→ EXERCISE AIM
Extract, without alteration, each line from the start of the listing to the line bearing "# end towards".

(Entries with model source code)
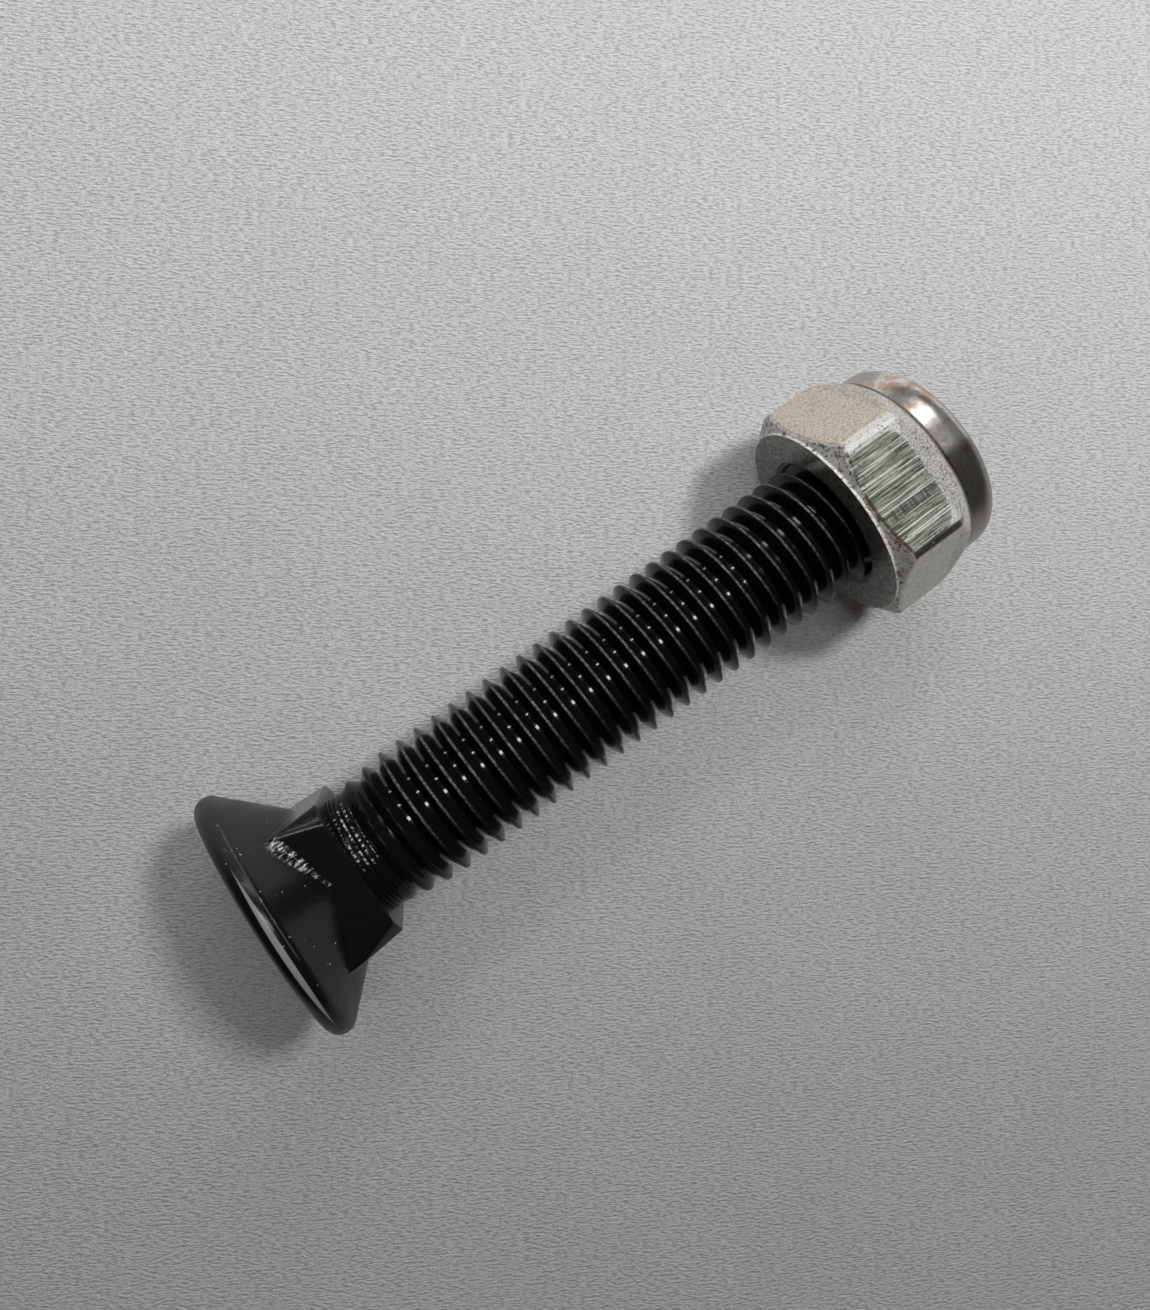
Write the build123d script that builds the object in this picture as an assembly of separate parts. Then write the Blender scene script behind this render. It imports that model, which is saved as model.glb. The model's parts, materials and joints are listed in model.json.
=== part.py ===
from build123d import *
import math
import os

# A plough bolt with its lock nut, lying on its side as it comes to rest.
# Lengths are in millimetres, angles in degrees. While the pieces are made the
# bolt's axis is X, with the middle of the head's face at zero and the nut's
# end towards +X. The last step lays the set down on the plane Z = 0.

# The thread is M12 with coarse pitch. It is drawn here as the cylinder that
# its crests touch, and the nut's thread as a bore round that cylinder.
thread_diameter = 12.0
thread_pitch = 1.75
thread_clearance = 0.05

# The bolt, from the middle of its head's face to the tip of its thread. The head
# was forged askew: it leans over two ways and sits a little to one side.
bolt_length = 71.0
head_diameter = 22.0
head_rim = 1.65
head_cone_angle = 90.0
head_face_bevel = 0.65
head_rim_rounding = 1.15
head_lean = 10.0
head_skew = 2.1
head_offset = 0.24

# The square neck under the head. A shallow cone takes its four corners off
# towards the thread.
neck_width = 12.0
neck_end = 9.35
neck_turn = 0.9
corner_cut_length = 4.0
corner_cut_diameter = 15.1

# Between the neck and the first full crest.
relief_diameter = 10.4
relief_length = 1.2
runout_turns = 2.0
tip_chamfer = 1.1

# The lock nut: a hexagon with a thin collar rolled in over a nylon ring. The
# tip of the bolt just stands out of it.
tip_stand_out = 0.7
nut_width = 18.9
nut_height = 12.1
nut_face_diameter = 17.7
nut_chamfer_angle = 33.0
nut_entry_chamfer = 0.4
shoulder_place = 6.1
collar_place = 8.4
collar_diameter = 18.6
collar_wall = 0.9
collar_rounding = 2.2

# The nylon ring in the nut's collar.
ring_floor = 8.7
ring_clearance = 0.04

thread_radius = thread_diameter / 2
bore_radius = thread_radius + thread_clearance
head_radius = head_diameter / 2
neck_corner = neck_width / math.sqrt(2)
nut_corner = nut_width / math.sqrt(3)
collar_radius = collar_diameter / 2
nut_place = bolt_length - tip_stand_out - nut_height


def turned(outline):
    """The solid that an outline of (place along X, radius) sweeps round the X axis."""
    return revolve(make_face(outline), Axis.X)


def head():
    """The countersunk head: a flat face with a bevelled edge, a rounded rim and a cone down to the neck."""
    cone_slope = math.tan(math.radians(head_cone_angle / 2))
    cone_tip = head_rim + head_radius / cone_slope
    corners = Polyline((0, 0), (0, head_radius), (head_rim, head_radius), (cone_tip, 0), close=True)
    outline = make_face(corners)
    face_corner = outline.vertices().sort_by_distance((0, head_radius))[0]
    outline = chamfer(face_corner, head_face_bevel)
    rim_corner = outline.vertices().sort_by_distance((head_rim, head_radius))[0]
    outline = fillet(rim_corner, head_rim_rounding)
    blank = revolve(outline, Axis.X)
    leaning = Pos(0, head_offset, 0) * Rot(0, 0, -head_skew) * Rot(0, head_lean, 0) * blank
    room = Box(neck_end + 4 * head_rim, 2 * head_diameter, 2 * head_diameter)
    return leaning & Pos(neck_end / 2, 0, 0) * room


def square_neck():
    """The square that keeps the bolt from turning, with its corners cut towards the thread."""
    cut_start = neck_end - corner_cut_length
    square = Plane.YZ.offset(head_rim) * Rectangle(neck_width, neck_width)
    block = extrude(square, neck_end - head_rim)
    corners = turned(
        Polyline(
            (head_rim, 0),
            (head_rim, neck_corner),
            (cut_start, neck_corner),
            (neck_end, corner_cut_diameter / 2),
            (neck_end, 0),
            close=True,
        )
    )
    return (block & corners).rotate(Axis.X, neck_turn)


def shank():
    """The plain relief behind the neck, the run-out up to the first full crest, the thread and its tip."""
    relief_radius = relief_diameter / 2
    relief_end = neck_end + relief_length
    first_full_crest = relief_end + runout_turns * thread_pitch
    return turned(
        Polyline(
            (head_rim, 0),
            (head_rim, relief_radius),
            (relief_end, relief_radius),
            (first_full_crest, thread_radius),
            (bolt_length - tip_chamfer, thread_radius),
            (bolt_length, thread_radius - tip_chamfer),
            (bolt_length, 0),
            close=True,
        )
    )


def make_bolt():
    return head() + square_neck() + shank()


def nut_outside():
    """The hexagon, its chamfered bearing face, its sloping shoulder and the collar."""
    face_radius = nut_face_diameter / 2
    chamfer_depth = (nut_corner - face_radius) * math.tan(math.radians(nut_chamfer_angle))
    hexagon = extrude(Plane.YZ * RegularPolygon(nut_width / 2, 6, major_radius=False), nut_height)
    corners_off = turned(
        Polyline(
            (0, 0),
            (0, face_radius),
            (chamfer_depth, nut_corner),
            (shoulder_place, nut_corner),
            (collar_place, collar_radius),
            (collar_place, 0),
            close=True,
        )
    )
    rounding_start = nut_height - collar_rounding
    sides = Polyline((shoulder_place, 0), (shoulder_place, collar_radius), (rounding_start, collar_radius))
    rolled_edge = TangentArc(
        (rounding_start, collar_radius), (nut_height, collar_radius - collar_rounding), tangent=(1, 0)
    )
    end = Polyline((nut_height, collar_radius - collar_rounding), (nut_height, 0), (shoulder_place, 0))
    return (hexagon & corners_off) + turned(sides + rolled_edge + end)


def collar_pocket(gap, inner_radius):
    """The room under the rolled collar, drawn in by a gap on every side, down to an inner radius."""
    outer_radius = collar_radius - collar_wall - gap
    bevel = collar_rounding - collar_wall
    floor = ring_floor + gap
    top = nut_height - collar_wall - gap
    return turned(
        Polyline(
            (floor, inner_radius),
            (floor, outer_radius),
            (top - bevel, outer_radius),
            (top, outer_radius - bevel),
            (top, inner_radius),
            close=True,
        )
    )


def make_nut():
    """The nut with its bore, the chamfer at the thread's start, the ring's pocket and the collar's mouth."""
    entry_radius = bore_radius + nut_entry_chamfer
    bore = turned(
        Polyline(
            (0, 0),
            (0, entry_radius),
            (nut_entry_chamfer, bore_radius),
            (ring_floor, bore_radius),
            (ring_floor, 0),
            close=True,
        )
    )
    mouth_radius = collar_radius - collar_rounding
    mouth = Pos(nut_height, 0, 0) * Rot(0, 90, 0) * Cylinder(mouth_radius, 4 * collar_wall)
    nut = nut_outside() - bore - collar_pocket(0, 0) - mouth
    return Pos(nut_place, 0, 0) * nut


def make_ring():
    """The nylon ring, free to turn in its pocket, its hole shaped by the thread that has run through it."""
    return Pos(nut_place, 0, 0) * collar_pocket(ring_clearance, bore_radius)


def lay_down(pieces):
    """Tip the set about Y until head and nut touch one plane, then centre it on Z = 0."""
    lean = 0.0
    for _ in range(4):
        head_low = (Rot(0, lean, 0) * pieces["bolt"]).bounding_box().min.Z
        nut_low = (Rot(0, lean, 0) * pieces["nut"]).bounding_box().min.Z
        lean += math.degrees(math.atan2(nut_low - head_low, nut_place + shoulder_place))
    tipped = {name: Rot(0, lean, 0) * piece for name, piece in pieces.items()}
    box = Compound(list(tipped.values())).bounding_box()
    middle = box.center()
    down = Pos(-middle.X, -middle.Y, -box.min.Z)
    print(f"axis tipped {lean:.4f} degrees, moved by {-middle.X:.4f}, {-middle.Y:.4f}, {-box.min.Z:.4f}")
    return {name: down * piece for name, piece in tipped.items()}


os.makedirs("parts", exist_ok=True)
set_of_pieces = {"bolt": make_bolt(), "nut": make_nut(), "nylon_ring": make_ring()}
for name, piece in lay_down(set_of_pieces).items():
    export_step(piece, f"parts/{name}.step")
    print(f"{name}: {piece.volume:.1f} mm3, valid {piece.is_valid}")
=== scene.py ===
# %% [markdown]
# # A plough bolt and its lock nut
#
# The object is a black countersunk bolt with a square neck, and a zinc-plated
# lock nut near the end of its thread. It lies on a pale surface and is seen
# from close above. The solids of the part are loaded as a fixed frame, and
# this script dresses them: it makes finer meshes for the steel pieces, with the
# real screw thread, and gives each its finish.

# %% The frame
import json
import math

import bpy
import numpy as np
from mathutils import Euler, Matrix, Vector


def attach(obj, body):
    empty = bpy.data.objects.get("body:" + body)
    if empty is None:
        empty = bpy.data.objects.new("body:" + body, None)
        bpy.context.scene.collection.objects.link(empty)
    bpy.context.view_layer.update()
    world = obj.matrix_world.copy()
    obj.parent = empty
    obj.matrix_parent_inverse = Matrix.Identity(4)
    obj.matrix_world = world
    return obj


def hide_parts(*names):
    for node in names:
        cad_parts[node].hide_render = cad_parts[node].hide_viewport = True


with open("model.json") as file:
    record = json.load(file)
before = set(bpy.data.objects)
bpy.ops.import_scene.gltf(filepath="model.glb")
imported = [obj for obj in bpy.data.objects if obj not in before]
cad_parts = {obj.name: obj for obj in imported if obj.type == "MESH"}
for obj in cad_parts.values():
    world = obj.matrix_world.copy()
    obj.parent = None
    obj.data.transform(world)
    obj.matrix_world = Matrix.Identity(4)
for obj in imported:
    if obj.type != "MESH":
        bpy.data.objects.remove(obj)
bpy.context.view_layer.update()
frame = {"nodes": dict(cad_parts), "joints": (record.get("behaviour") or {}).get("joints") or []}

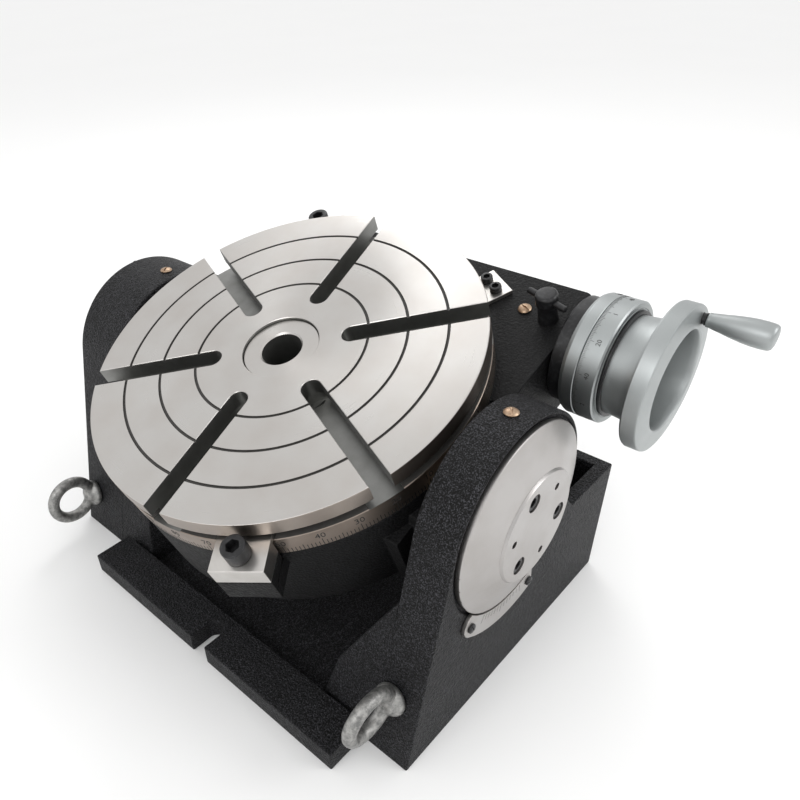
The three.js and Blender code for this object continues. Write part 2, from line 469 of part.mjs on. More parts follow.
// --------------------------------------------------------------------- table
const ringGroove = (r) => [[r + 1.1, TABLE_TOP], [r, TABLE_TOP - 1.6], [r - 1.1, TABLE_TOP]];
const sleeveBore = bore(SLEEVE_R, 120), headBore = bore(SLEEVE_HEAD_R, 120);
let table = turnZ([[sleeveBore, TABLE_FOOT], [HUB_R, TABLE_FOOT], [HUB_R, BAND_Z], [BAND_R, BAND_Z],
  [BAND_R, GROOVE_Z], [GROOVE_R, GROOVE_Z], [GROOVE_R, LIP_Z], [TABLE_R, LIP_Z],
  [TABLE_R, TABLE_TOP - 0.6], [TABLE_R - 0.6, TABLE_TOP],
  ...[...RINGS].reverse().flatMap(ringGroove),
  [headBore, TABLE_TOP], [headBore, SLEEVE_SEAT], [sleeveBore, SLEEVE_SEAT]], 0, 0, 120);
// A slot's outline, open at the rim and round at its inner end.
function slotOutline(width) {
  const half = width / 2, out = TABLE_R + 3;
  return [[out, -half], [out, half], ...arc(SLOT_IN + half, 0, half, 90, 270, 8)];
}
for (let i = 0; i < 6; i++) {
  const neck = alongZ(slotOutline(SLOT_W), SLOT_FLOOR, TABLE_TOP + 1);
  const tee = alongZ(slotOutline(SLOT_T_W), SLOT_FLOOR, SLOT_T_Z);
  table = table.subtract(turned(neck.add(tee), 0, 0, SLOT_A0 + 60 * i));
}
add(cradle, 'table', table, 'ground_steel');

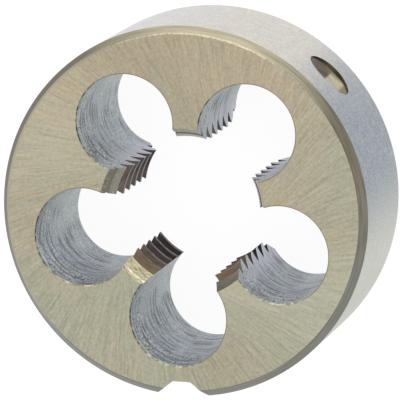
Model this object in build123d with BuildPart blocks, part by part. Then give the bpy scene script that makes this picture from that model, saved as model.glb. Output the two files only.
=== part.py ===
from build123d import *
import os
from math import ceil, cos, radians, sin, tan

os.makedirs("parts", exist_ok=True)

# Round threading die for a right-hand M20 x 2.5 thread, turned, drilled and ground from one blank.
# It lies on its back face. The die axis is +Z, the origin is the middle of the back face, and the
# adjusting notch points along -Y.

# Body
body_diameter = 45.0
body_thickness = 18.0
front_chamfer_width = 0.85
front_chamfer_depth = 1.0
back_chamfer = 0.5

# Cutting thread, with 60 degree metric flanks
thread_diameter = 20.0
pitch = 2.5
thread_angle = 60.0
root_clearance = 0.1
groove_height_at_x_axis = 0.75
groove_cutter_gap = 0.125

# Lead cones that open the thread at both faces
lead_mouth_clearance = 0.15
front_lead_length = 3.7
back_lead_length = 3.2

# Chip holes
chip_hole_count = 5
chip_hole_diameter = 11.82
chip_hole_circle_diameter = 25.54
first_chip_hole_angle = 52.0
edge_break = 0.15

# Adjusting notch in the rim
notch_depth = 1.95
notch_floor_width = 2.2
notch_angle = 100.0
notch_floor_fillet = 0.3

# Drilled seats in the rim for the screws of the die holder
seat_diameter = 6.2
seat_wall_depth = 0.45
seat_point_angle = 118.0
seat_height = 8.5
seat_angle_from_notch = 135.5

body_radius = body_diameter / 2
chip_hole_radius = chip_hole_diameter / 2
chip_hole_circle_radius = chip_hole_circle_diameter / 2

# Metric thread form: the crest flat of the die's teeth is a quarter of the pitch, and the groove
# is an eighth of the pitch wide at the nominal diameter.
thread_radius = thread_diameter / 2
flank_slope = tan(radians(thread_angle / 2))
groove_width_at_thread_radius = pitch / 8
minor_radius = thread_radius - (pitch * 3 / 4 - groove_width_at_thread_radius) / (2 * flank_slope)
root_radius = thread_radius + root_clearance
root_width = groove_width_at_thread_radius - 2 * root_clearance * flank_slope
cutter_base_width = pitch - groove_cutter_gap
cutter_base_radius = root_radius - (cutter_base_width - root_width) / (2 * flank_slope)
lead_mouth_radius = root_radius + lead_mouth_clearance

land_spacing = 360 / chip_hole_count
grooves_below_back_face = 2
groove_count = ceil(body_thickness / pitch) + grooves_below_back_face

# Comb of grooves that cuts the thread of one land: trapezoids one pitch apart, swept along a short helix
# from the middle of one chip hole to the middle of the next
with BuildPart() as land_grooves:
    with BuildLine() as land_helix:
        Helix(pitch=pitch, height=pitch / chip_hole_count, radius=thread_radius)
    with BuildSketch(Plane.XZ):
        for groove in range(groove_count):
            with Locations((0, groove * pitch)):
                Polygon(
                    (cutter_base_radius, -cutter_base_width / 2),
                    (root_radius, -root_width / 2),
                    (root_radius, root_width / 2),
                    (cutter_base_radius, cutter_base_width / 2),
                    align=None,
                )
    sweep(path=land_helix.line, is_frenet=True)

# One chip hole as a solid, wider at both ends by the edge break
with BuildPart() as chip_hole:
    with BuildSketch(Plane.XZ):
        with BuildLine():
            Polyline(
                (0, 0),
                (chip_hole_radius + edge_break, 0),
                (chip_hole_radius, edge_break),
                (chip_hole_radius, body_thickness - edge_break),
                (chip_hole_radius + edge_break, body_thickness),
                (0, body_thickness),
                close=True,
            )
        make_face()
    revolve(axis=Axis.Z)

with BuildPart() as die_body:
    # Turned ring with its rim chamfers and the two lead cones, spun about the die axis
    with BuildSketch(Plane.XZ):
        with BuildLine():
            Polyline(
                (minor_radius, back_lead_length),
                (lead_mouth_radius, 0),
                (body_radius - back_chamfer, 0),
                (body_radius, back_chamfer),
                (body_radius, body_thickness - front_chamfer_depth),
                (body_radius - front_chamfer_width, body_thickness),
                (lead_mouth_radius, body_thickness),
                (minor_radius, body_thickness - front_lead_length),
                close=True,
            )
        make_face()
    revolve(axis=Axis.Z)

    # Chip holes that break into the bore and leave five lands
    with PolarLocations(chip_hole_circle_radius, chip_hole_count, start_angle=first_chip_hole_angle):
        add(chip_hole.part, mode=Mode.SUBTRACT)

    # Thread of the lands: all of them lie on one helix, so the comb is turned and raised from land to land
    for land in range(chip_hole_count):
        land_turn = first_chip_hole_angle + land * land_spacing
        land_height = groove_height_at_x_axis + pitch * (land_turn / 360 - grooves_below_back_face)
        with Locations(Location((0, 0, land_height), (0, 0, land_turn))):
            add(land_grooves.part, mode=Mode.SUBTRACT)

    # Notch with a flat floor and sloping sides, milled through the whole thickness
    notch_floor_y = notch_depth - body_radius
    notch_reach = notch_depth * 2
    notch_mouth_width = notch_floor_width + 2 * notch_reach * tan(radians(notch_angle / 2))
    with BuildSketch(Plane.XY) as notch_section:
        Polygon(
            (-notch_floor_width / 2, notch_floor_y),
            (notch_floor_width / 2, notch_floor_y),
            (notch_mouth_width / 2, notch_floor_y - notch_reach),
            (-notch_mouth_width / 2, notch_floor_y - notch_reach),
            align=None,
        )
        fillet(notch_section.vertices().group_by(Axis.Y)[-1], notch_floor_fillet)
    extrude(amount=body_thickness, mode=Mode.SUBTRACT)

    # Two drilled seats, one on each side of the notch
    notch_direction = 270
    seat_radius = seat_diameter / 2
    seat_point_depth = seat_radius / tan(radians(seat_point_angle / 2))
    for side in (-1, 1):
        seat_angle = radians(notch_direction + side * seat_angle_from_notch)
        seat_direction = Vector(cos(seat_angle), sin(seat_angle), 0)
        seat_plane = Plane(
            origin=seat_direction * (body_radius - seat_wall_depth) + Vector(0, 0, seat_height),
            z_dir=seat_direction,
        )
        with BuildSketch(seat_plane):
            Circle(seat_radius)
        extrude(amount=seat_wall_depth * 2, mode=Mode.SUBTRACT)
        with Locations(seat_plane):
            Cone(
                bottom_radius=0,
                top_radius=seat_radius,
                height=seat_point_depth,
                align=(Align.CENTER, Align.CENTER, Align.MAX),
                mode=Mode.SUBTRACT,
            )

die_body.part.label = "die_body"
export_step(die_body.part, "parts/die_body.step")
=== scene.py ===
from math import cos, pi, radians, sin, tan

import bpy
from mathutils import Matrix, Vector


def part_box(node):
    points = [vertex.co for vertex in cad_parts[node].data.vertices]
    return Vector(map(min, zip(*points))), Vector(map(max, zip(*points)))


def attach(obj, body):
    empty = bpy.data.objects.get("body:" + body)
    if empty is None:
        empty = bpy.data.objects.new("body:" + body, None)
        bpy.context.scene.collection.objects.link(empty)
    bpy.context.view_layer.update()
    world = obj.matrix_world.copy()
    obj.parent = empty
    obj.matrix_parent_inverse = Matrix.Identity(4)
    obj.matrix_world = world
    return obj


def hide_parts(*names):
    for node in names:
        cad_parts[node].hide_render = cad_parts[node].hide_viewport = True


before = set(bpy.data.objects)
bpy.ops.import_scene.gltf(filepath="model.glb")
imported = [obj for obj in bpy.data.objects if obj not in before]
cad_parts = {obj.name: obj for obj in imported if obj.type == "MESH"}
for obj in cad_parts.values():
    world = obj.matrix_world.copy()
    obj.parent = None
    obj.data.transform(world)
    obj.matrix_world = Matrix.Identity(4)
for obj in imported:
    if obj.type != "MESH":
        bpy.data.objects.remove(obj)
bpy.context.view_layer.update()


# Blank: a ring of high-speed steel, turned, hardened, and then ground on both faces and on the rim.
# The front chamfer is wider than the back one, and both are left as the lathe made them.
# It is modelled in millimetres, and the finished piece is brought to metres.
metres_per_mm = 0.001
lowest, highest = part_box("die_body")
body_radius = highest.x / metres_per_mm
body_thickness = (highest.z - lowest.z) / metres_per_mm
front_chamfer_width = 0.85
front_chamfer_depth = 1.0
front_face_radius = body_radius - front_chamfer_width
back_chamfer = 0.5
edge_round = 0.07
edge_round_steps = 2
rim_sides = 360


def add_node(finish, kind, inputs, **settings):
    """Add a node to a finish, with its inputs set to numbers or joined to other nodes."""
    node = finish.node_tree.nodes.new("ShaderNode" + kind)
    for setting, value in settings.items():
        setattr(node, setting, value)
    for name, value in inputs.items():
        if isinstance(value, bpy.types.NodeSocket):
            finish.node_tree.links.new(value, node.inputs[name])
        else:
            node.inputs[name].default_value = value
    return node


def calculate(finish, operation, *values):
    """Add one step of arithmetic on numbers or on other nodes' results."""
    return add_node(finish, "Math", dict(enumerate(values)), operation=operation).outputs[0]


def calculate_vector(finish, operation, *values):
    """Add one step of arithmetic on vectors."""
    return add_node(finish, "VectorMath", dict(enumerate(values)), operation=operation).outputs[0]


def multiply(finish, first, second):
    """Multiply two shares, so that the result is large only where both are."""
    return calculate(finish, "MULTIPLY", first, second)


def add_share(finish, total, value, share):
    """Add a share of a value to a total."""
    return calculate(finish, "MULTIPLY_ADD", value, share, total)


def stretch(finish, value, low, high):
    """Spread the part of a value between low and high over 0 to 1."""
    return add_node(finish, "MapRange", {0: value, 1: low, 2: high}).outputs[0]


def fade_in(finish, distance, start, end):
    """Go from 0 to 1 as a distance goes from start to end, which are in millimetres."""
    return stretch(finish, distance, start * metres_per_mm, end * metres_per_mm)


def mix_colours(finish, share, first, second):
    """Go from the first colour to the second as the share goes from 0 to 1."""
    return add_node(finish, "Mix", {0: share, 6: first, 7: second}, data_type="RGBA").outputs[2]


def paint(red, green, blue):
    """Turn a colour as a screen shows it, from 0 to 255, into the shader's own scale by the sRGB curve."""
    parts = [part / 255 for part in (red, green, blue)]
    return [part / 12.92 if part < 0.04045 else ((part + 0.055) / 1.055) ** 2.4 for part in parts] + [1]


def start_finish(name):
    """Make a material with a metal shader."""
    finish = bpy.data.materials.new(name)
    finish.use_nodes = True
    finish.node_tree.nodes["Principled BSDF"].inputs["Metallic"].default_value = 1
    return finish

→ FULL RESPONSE
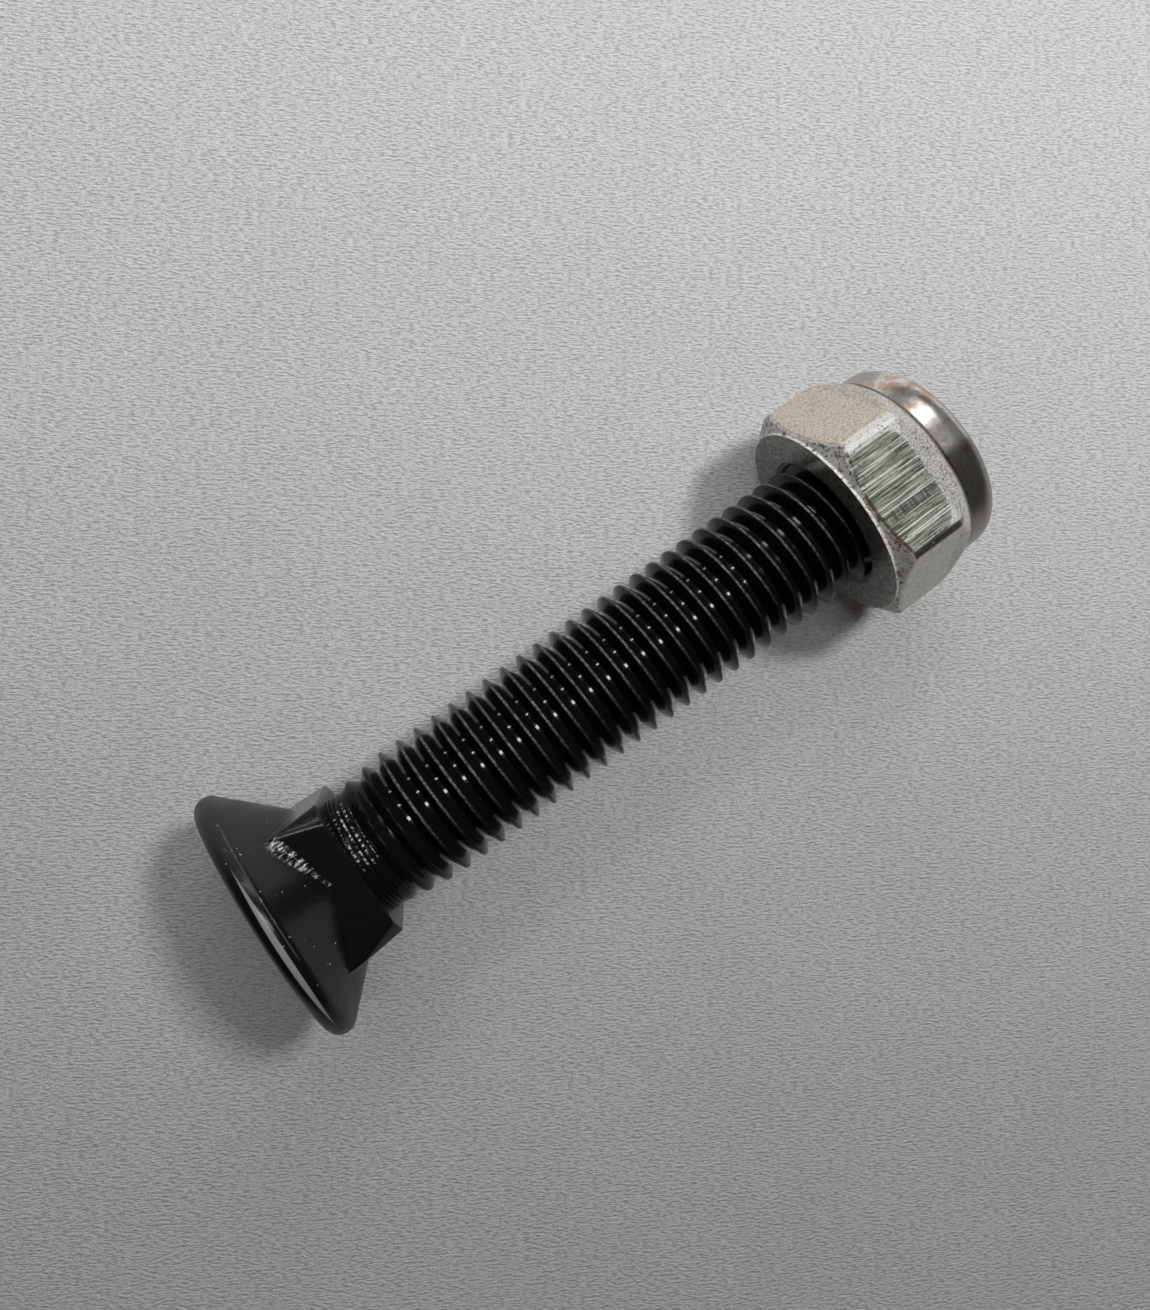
Write the build123d script that builds the object in this picture as an assembly of separate parts. Then write the Blender scene script behind this render. It imports that model, which is saved as model.glb. The model's parts, materials and joints are listed in model.json.
=== part.py ===
from build123d import *
import math
import os

# A plough bolt with its lock nut, lying on its side as it comes to rest.
# Lengths are in millimetres, angles in degrees. While the pieces are made the
# bolt's axis is X, with the middle of the head's face at zero and the nut's
# end towards +X. The last step lays the set down on the plane Z = 0.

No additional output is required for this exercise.